FIG. 7 illustrates a method for operating an MCAM for object tracking according to some embodiments. Operation 700 pre-calibrates an MCAM system, e.g., obtaining information related to the MCAM system, which can include camera data (focal lengths, distance between lenses and sensors, pixel sizes and pitches, magnification data, filter data and configurations, pixel rows and columns overlap, distances between cameras, distance to the sample), light source data (distance between light sources, distance between light sources and sample), sample stage data.
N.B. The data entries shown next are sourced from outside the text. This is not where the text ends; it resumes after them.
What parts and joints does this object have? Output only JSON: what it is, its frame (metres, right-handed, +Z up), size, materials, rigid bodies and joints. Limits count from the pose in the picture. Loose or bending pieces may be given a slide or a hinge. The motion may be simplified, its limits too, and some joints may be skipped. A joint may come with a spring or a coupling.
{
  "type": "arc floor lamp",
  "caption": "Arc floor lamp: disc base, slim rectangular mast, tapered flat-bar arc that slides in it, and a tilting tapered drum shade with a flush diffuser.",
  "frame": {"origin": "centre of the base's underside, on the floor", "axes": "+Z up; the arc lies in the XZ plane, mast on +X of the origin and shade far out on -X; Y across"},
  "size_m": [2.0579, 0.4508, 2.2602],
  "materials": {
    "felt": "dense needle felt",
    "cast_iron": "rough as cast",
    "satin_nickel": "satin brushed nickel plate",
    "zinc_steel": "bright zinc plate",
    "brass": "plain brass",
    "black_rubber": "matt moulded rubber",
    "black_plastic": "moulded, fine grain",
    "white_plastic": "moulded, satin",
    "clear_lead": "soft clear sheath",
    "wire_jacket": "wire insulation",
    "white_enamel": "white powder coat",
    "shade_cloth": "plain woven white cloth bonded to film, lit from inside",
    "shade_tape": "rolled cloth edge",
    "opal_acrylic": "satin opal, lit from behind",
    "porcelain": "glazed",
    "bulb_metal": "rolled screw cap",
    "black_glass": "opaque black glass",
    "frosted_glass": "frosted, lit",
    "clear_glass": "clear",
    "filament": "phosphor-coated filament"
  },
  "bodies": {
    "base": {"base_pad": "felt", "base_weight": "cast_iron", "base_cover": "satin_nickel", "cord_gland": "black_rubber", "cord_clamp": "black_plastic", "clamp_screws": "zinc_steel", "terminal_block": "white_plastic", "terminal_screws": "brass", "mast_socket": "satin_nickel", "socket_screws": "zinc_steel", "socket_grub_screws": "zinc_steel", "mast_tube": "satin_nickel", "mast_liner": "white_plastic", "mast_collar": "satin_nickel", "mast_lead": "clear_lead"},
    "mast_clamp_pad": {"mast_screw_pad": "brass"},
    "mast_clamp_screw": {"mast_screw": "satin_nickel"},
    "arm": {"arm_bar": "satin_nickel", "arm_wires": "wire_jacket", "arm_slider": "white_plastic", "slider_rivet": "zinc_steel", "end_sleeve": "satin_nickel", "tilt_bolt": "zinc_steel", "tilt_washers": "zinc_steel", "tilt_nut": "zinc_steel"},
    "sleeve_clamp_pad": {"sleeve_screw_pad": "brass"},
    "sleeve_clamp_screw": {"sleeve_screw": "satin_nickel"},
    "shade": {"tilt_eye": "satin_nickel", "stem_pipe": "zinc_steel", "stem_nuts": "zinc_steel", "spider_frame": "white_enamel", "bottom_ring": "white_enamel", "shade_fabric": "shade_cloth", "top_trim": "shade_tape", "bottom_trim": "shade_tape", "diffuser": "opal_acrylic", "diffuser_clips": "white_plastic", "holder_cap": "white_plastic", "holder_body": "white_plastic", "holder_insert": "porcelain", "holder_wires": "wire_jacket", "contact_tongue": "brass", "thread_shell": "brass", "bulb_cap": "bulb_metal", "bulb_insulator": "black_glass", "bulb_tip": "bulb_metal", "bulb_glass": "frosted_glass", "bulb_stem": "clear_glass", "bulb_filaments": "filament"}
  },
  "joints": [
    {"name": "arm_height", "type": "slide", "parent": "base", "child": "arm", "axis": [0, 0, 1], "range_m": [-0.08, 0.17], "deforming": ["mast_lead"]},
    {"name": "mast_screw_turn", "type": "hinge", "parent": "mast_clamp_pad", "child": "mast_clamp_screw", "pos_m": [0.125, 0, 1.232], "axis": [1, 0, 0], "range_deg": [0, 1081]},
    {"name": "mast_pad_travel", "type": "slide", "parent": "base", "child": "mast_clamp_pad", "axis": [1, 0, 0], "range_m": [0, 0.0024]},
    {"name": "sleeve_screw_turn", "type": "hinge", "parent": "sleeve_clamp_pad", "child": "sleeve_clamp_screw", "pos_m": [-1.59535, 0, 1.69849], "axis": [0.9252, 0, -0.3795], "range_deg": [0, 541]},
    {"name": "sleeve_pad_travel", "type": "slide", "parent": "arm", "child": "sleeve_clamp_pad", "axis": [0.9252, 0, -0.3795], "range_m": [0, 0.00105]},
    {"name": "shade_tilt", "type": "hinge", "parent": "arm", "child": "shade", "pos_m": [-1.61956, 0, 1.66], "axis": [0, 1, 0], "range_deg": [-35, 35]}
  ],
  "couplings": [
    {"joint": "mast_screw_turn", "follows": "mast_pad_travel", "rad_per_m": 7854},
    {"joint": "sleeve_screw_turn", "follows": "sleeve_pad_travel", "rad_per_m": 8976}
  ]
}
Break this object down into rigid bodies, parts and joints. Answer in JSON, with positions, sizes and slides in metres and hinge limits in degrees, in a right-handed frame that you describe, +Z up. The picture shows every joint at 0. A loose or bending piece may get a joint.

In some embodiments, the desired outputs from the MCAM video object tracking include a set of coordinates that each define the 2D or 3D location and bounding box encompassing the objects of interest within the MCAM field of view as a function of time. To enable rapid computation of object locations, information related to the MCAM system can be pre-determined, such as being measured or calibrated before the MCAM operation, and stored in memory off either or both pre-processors coupled to the cameras or the main processor receiving data from the cameras or from the pre-processors. The information about the mechanical and optical configuration of the MCAM can be accessed by the pre-processors or by the main processor to enable the pre-processors or the main processor to calculate the measured image data into actual and quantitative values regarding the detected target organisms. The actual data can allow the processors to determine if the detected objects are the target organisms or organisms not being targeted or a piece of debris, for example, by comparing the calculated actual dimensions to the target organism dimensions. The MCAM related information can take the form of a look-up-table, list of variables with associated values, or any other type of numeric array.


For example, the MCAM related information can include the distances between the cameras, the distances between the cameras and the sample being imaged (or the average distance for all cameras to the sample), the focal length of the lenses of the cameras, the distance between the lens and the image sensor in each camera (or the average distance for all cameras), the dimensions, such as in pixels, of each camera, the pixel pitch of each camera, and the number of rows and columns of pixel overlap between neighboring cameras.


The MCAM related information can allow the processors to calculate data useful in the detection or analysis of the target organisms. For example, the useful data can include the local locations within the individual camera, or the global locations within the entire MCAM imaging area, in either pixel or spatial coordinates of each organism being tracked, the identification of the camera in which each target organism is detected, the sizes, shapes, or dimensions of each organism, the average or maximum spatial distance between any two organisms, or other system information that can assist with the computational process of object localization.


Operation 701 inputs data of objects to be analyzed and track, including object shapes, dimensions and characteristics, object types, or object identification. The object data can be pre-stored in memory, and the input can include selecting an organism to be tracked, among a list of organisms presented to an operator of the MCAM system.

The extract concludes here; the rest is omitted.